Perante um mau exemplo não devemos ser compadres do silêncio, devemos namorar a coragem de dizer e apontar o dedo. Podemos e temos esse direito.
Podemos ajuizar politicamente a permissividade que o Governo PS e a DGS estão a demonstrar para com o PCP.
Deve haver esta exceção, sabendo o que se proibiu e limitou tudo e todos (bem!), e permitir a irresponsabilidade de organizar-se um evento com milhares de pessoas que pode sempre potenciar o contágio viral?
O vírus SARS-CoV-2 não é comunista e não irá à Festa do Avante? O vírus não tem ideologia, credo, nacionalidade ou extrato social. Toca e infelizmente ataca todos, dos mais novos aos jovens há mais tempo.
Será que o PCP, de forma cega, não deveria ser como, por exemplo, o PSD que abdicou da Festa do Pontal no Algarve ou da Festa do Chão da Lagoa na Madeira? Será que, igualmente ao PSD, o PCP não podia abdicar da receita que esta festa partidária lhe dá? Devia. Não fez e não quis fazer.

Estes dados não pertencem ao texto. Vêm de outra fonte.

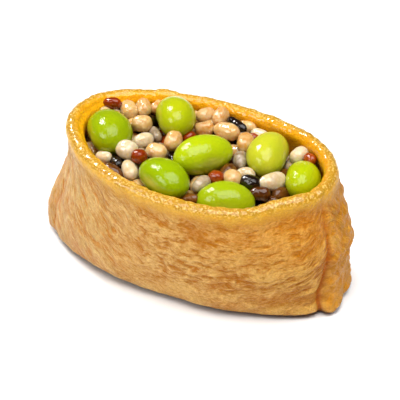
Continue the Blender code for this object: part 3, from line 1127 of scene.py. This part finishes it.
# Pale specks on the lip's granules: partly paler crumb, partly painted glints.
granules = stretch(tree, noise_pattern(tree, own_place(tree), 2200.0, 1.0), 0.5, 0.66)
granular_with_painted_glints = mix_colours(tree, granules, linear(178, 136, 32), linear(232, 194, 104))
upper_wall = calculate(tree, "MULTIPLY", high, calculate(tree, "MULTIPLY_ADD", column, -0.4, 0.4))
lower_column = calculate(tree, "MULTIPLY", column, calculate(tree, "MULTIPLY_ADD", high, -0.30, 0.50))
layers = (
    (paleness, crest),
    (upper_wall, linear(228, 140, 10)),
    (lower_column, linear(226, 144, 0)),
    (attribute(tree, "crease"), linear(200, 104, 1)),
    (attribute(tree, "band"), mix_colours(tree, sparkly, smooth_skin, granular_with_painted_glints)),
    (attribute(tree, "inside"), inner_skin_with_painted_glow),
)
colour = valley
for mask, layer in layers:
    colour = mix_colours(tree, mask, colour, layer)
for other, scale, amount in ((linear(204, 134, 24), 650.0, 0.2), (linear(176, 108, 14), 2300.0, 0.3)):
    colour = place_group(tree, mottle, Colour=colour, Other=other, Scale=scale, Amount=amount)["Colour"]
# Painted shade: the foot is painted dark brown where the pouch curves under towards the table.
colour = mix_colours(tree, attribute(tree, "painted_foot_shade"), colour, linear(112, 56, 5))
feed(tree, shader["Base Color"], colour)
print("the skin has %d layers of colour" % (len(layers) + 1))

# %% [markdown]
# The wall has only a faint gloss. The lip carries a full wet coat, and the granules modelled there
# break its highlights up.

# %% Gloss of the tofu
wet = place_group(tree, film, Scale=2300.0, Depth=0.4, Smoothest=0.28, Roughest=0.5)
bump = add_node(tree, "ShaderNodeBump", {
    "Height": fine, "Normal": wet["Normal"], "Strength": 0.8, "Distance": 0.0004,
})
feed(tree, shader["Normal"], bump.outputs["Normal"])
feed(tree, shader["Roughness"], wet["Roughness"])
feed(tree, shader["Coat Weight"], stretch(tree, sparkly, 0.0, 1.0, 0.10, 0.9))
dress(pouch, tofu)
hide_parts("tofu_pouch")
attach(pouch, "root")
print("the tofu finish has %d nodes" % len(tree.nodes))

# %% [markdown]
# ## Green soybeans
# The skin of a bean is taut and glossy over flesh that lets light through. Its green is yellower on
# some beans than on others and paler round the scar. Beans, grains and bed are all mottled and wet
# in the same way, so one helper finishes them.


# %% Make the bean finish
def mottled_and_wet(tree, shader, colour, spots, wetness):
    """Mottles a colour and lays the film over it, each with its own values."""
    spotted = place_group(tree, mottle, Colour=colour, **spots)
    wet = place_group(tree, film, **wetness)
    feed(tree, shader["Base Color"], spotted["Colour"])
    feed(tree, shader["Normal"], wet["Normal"])
    feed(tree, shader["Roughness"], wet["Roughness"])


GREENS = (
    (160, 180, 4), (192, 198, 14), (190, 206, 12), (156, 180, 0), (208, 208, 44), (170, 188, 12),
    (188, 200, 8),
)
bean_finish, tree, shader = new_material(
    "green_soybean_skin", Subsurface_Weight=0.35, Subsurface_Scale=0.0016,
    Subsurface_Radius=(0.8, 1.0, 0.1), IOR=1.48, Specular_IOR_Level=0.5,
)
ramp = add_node(tree, "ShaderNodeValToRGB", {"Fac": attribute(tree, "tint")})
ramp.color_ramp.interpolation = "CONSTANT"
steps = ramp.color_ramp.elements
while len(steps) < len(GREENS):
    steps.new(0.5)
for index, green in enumerate(GREENS):
    steps[index].position = (index + 0.5) / len(GREENS)
    steps[index].color = (*lit(*green), 1.0)
mottled_and_wet(
    tree, shader, mix_colours(tree, attribute(tree, "scar"), ramp.outputs["Color"], lit(210, 214, 80)),
    {"Other": lit(166, 198, 4), "Scale": 260.0, "Amount": 0.2},
    {"Scale": 1700.0, "Depth": 0.13, "Smoothest": 0.08, "Roughest": 0.14},
)
for number, bean in enumerate(beans, 1):
    dress(bean, bean_finish)
    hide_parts("green_soybean_%d" % number)
    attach(bean, "root")
print("%d greens for %d beans" % (len(GREENS), len(beans)))

# %% [markdown]
# ## Grains
# Every kind of grain has the same build and its own three colours: the darkest and lightest grain,
# and the colour of its mottling. Pale and clear grains let more light through than dark ones. They
# are so small that a highlight on them is tiny, so the film bends light more than water would,
# which makes the highlight bright enough to look wet.

# %% Make the finishes of the grains
# kind: darkest grain, lightest grain, mottling, share of light that enters, refraction of the film
GRAIN_COLOURS = {
    "tan": ((222, 156, 72), (238, 192, 120), (252, 226, 176), 0.8, 1.9),
    "pale": ((216, 184, 132), (238, 214, 170), (252, 240, 214), 0.85, 1.9),
    "clear": ((150, 126, 96), (196, 174, 140), (226, 208, 180), 0.8, 1.9),
    "brown": ((88, 42, 6), (140, 84, 26), (52, 22, 4), 0.20, 1.6),
    "red": ((158, 52, 0), (190, 84, 14), (110, 32, 0), 0.20, 1.6),
    "black": ((10, 4, 1), (26, 12, 4), (48, 26, 14), 0.05, 1.6),
}
for kind, (dark, light, other, depth, refraction) in GRAIN_COLOURS.items():
    finish, tree, shader = new_material(
        kind + "_grain_skin", Subsurface_Weight=depth, Subsurface_Scale=0.0014,
        Subsurface_Radius=(1.0, 0.7, 0.4), IOR=refraction, Specular_IOR_Level=0.5,
    )
    mottled_and_wet(
        tree, shader, mix_colours(tree, attribute(tree, "tint"), lit(*dark), lit(*light)),
        {"Other": lit(*other), "Scale": 800.0, "Amount": 0.5},
        {"Scale": 1300.0, "Depth": 0.22, "Smoothest": 0.06, "Roughest": 0.12},
    )
    dress(pieces[kind], finish)
    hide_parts("rice_filling")
    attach(pieces[kind], "root")
print("%d kinds of grain are finished" % len(GRAIN_COLOURS))

# %% Make the finish of the bed
# The bed's dark brown is partly the sauce of the seasoned rice and partly painted shade for the deep
# gaps between the grains.
finish, tree, shader = new_material(
    "rice_bed_sauce_and_painted_shade", Subsurface_Weight=0.1, Subsurface_Scale=0.0008, Coat_Weight=0.5,
    Coat_Roughness=0.2,
)
mottled_and_wet(
    tree, shader, lit(84, 48, 22),
    {"Other": lit(142, 92, 46), "Scale": 420.0, "Amount": 0.6},
    {"Scale": 1300.0, "Depth": 0.5, "Smoothest": 0.3, "Roughest": 0.6},
)
dress(bed, finish)
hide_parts("rice_filling")
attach(bed, "root")

# %% [markdown]
# ## Table, camera and light
# The food stands on a plain white table, seen from above at a little to the right of its front.

# %% Table
start_clean()
bpy.ops.mesh.primitive_plane_add(size=6.0)
table = bpy.context.object
table.name = "white_table"
finish, tree, shader = new_material("white_table_top", Roughness=0.45, Specular_IOR_Level=0.3)
white = place_group(
    tree, mottle, Colour=(0.93, 0.93, 0.93), Other=(0.92, 0.92, 0.92), Scale=60.0, Amount=1.0
)
feed(tree, shader["Base Color"], white["Colour"])
table.data.materials.append(finish)

# %% Camera
CAMERA_AZIMUTH = math.radians(24.0)
CAMERA_ELEVATION = math.radians(36.0)
CAMERA_DISTANCE = 0.26
CAMERA_LENS = 102.96
CAMERA_SENSOR = 36.0
LOOK_AT = Vector((-0.0005, 0.005, 0.012))


def direction(azimuth, elevation):
    """From the food towards a light or the camera; azimuth 0 is in front, on -Y."""
    return Vector((
        math.sin(azimuth) * math.cos(elevation),
        -math.cos(azimuth) * math.cos(elevation),
        math.sin(elevation),
    ))


def point_at(thing, place, target):
    """Puts a camera or a light in its place and turns it towards the target."""
    thing.location = place
    thing.rotation_euler = (place - target).to_track_quat("Z", "Y").to_euler()


camera_data = bpy.data.cameras.new("camera")
camera = bpy.data.objects.new("camera", camera_data)
bpy.context.scene.collection.objects.link(camera)
point_at(camera, LOOK_AT + CAMERA_DISTANCE * direction(CAMERA_AZIMUTH, CAMERA_ELEVATION), LOOK_AT)
camera_data.sensor_width = CAMERA_SENSOR
camera_data.lens = CAMERA_LENS
camera_data.clip_start = 0.01
camera_data.clip_end = 20.0
bpy.context.scene.camera = camera
print("the camera is %.0f mm from the food" % (CAMERA_DISTANCE / MM))

# %% [markdown]
# The light is soft and comes mostly from overhead, so the overhanging foot of the pouch keeps a dark
# line on the table. A small key light at the left draws the highlights, and two fills open up the
# left wall and the right end. Two of the lamps light the food but aren't mirrored in it, because a
# large mirrored lamp would lay a grey veil over the colours. The room itself is almost dark.

# %% Light
ROOM_LIGHT = 0.05
# name, azimuth, elevation, distance, width, depth, watts, and whether wet food mirrors it
LIGHTS = (
    ("overhead_softbox", 40, 80, 0.60, 0.62, 0.52, 3.2, True),
    ("overhead_lamp", 20, 76, 0.62, 0.30, 0.24, 2.2, False),
    ("key_softbox", -112, 43, 0.60, 0.16, 0.12, 1.5, True),
    ("front_left_fill", -40, 34, 0.80, 0.40, 0.30, 1.7, True),
    ("right_fill", 112, 52, 0.80, 0.40, 0.30, 1.2, False),
)
for name, azimuth, elevation, away, wide, deep, watts, is_mirrored in LIGHTS:
    data = bpy.data.lights.new(name, "AREA")
    data.shape = "RECTANGLE"
    data.size = wide
    data.size_y = deep
    data.energy = watts
    lamp = bpy.data.objects.new(name, data)
    bpy.context.scene.collection.objects.link(lamp)
    lamp.visible_glossy = is_mirrored
    place = LOOK_AT + away * direction(math.radians(azimuth), math.radians(elevation))
    point_at(lamp, place, LOOK_AT)

world = bpy.data.worlds.new("white_room")
world.use_nodes = True
world.node_tree.nodes["Background"].inputs["Color"].default_value = (1.0, 1.0, 1.0, 1.0)
world.node_tree.nodes["Background"].inputs["Strength"].default_value = ROOM_LIGHT
bpy.context.scene.world = world
bpy.context.scene.view_settings.view_transform = "Standard"
print("%d lights of %.1f watts in all" % (len(LIGHTS), sum(light[6] for light in LIGHTS)))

A história não será reescrita, o PCP virou as costas ao respeito, ao bom senso e aos portugueses. Preferiu a sua tradição partidária à sociedade portuguesa.
O PCP assume que a intervenção política não deve parar e que esta Festa serve para mostrar que se pode agir e estar ativo em época de Pandemia. Concordo que o mundo não acabou, defendo que a atividade política não deve perder os direitos consagrados na Constituição da República Portuguesa – que são intocáveis – mas a verdade é que todos os partidos políticos mantiveram a sua atividade partidária nos moldes que seguiram as orientações da DGS. Porque o PCP se julga acima de tudo? Porque quis errar e sabe que errou. Jerónimo de Sousa liderou mal um processo de desrespeito e o PCP liderou pelo mau exemplo.
Mais, pensemos com justiça porque falamos de um “Festival” quase, e o setor cultural? A Cultura atravessa uma crise sem precedentes na história. Precisam os artistas e as equipas técnicas de quem mantenha a esperança nas suas vidas, dependentes de eventos como o que amanhã se inicia, e deles ninguém falou? É justo, PCP? Onde está a guerra ideológica que vos orienta, a missão de serem “os porta-vozes dos descontentes”? É assim que tratam os artistas e o setor cultural? Que se registe.
Em suma, porque é das matérias mais unânimes na negação da sociedade portuguesa (no sentido oposto, da aprovação, nem Mário Soares foi nem Marcelo Rebelo de Sousa será tão consensual como esta “votação” de amostra de toda a população portuguesa), havia claramente espaço para também este partido político manter comícios com um número limitado de presentes, suspender as festas maiores durante este período de exceção e respeito à saúde pública e, até, podia inovar com sessões online até a serem gravadas da mítica praça 25 de Abril que centraliza a Festa do Avante ano após ano. Não quiseram.
Ninguém impede de se ter iniciativa partidária e política. Mas o PCP impediu a DGS e o país de concordarem que, durante todo este período de pandemia, respeitámos normas, abdicámos de vontades pessoais e de grupo, limitámos eventos e cumprimos no desígnio de respeitar o vírus e defender Portugal. O PCP não cumpriu.